Michael Millett, Tokyo – International donors will provide another $US4.8 billion in aid for Indonesia, despite expressing serious misgivings about its political, economic and environmental performance over the past year.

The financial commitment – the amount Indonesia had requested to help overcome its chronic budget shortfall – came after key Indonesian officials vowed to work harder on reforms across virtually every aspect of public administration.

The struggling nation has fallen well short of its earlier pledges to overhaul the economy. It has also attracted international criticism over its apparent reluctance or clear inability to control the military and pro-Jakarta militia who are causing havoc in West Timor.

Indonesia's errant behaviour triggered pre-conference warnings that future aid could be jeopardised if the administration of President Abdurrahman Wahid did not "lift its game". Officials involved in the Consultative Group on Indonesia meeting in Tokyo said this message had been reinforced at the two-day gathering.

Jakarta had been given "a strong political message" about the international community's impatience. But they also conceded privately that Indonesia's fragile economic and political state made it impossible for the threats on aid to be carried out.

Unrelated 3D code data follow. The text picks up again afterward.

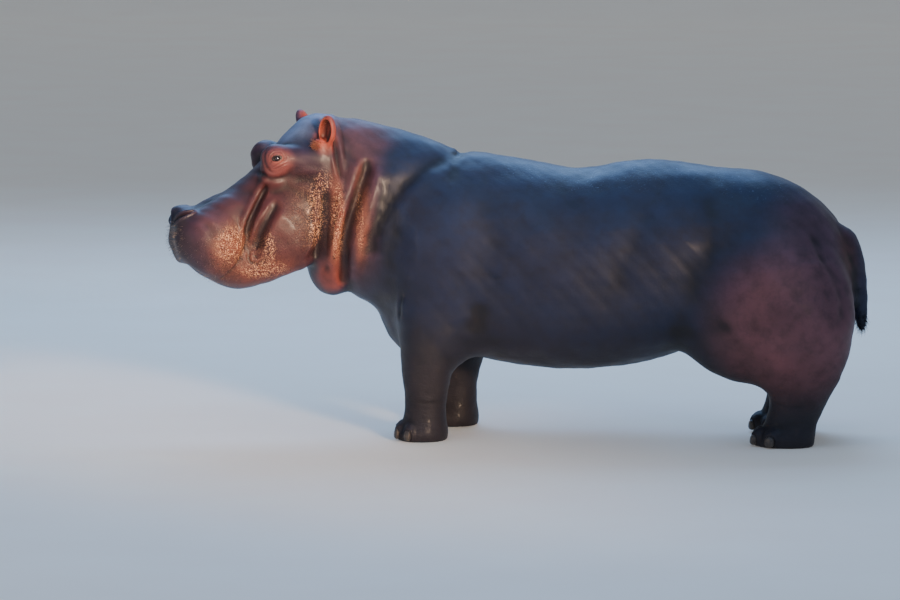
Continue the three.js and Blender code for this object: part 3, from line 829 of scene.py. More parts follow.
def splitLong(points, faces, size):  # halves the edges that are too long, and fits the faces to them
    count = len(points)
    pairs = np.vstack([faces[:, [0, 1]], faces[:, [1, 2]], faces[:, [2, 0]]])
    keys, which = np.unique(np.sort(pairs, axis=1) @ np.array((count, 1)), return_inverse=True)
    a, b = keys // count, keys % count
    long = np.linalg.norm(points[a] - points[b], axis=1) > np.minimum(size[a], size[b]) * splitAt
    middle = np.full(len(keys), -1)
    middle[long] = count + np.arange(long.sum())
    points = np.vstack([points, (points[a[long]] + points[b[long]]) / 2])
    size = np.concatenate([size, np.minimum(size[a[long]], size[b[long]])])
    cuts = middle[which].reshape(3, -1).T
    kind = (cuts >= 0) @ np.array((1, 2, 4))
    result = [faces[kind == 0]]
    for turn in range(3):
        f, m = np.roll(faces, -turn, axis=1), np.roll(cuts, -turn, axis=1)
        k = (m >= 0) @ np.array((1, 2, 4))
        one = k == 1
        result += [np.column_stack([f[one, 0], m[one, 0], f[one, 2]]),
                   np.column_stack([m[one, 0], f[one, 1], f[one, 2]])]
        two = k == 3
        result += [np.column_stack([m[two, 0], f[two, 1], m[two, 1]]),
                   np.column_stack([f[two, 0], m[two, 0], m[two, 1]]),
                   np.column_stack([f[two, 0], m[two, 1], f[two, 2]])]
    full = kind == 7
    f, m = faces[full], cuts[full]
    result += [np.column_stack([f[:, 0], m[:, 0], m[:, 2]]), np.column_stack([m[:, 0], f[:, 1], m[:, 1]]),
               np.column_stack([m[:, 2], m[:, 1], f[:, 2]]), m]
    return points, np.vstack(result), size


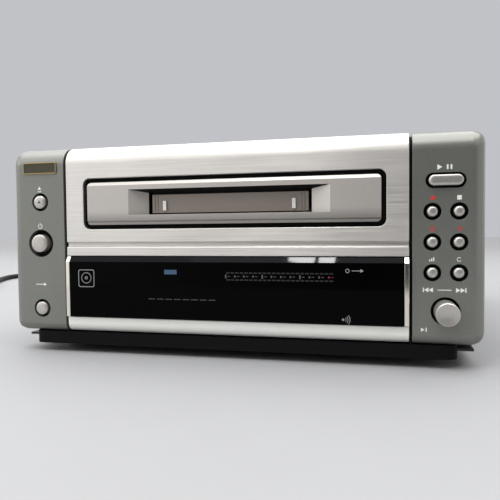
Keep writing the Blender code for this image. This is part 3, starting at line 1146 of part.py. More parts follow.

"There was a clear acknowledgment at the CGI that a lot more needs to be done and at a much faster pace," an Australian official said. "The international community is not satisfied that the authorities have done all they can to ensure the safety of the refugees and to disarm the militias.

"They [the Indonesian Government] have assured us that things are being done, we must accept this. But there was also an acceptance that pushing too hard would be counter-productive."

Donor countries, including Australia, are concerned that tightening the financial screws would make life even harder for the Wahid Government, further frustrating the reform program.

Withdrawing aid would simply involve more hardship for the general population, and could inflame dangerous nationalist sentiment. "The stability of the country is important to everybody," the Australian official said. "You don't want a situation where too many opportunities are given to madcap nationalists to say 'We don't want the West, we don't need the Americans'."

Sources said the refusal of Japan, as host nation, to countenance "conditionality" as part of the relief package had forced other nations, particularly the US, to soften their position. However, they pointed out that Indonesia had been taken to task over its "backsliding" in a number of reform areas. The donor countries had also extracted new pledges on painful and politically sensitive corporate debt restructuring.

[On October 20 the Straits Times reported that some 100 protesters staged a noisy but peaceful rally outside Jakarta's presidential palace. Organisers accused Mr Abdurrahman of using economic changes prescribed by international lenders to make deals with rich business interests at the expense of ordinary people who are bearing the brunt of Indonesia's ongoing economic crisis - James Balowski.]